***** RAW RECORDS *****

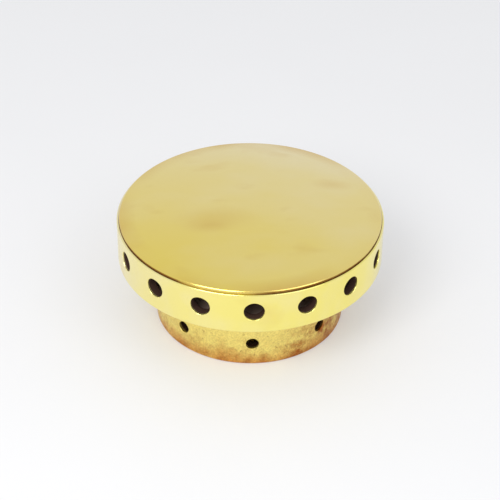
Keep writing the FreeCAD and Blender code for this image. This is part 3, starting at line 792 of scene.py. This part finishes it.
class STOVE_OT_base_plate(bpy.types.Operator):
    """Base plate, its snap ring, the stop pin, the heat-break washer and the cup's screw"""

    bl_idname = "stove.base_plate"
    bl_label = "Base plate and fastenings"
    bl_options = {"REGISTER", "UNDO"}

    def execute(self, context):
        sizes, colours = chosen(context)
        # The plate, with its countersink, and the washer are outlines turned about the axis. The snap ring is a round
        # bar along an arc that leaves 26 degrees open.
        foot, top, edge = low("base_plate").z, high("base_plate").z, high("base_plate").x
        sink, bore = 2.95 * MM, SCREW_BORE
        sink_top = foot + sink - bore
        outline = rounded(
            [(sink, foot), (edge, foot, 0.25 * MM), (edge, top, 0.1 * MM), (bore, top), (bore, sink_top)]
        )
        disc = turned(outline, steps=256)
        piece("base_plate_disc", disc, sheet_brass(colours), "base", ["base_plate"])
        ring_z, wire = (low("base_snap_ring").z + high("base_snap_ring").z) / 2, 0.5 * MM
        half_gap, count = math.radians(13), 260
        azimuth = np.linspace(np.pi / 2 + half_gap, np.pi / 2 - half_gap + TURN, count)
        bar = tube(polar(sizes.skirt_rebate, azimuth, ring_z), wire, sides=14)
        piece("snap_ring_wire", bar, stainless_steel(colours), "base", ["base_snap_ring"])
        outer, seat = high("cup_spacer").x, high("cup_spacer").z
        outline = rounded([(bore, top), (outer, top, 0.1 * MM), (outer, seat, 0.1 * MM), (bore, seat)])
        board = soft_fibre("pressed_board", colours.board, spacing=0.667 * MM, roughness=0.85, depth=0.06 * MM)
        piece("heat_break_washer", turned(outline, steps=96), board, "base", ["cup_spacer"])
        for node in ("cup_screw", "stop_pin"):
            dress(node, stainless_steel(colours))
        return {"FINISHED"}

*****
***** RAW RECORDS *****

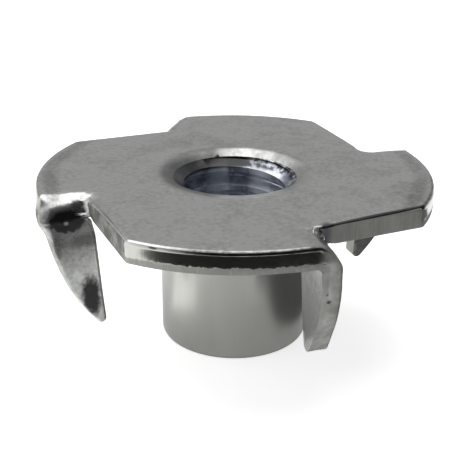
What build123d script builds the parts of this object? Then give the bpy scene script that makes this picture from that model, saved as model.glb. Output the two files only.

*****

* WHAT YOU HAVE TO DO: Return only the stretch of the material above from the line holding "Keep writing the" through the line holding "plate, its snap", copied exactly.

* SOLUTION FOR THIS TASK:
Keep writing the FreeCAD and Blender code for this image. This is part 3, starting at line 792 of scene.py. This part finishes it.
class STOVE_OT_base_plate(bpy.types.Operator):
    """Base plate, its snap ring, the stop pin, the heat-break washer and the cup's screw"""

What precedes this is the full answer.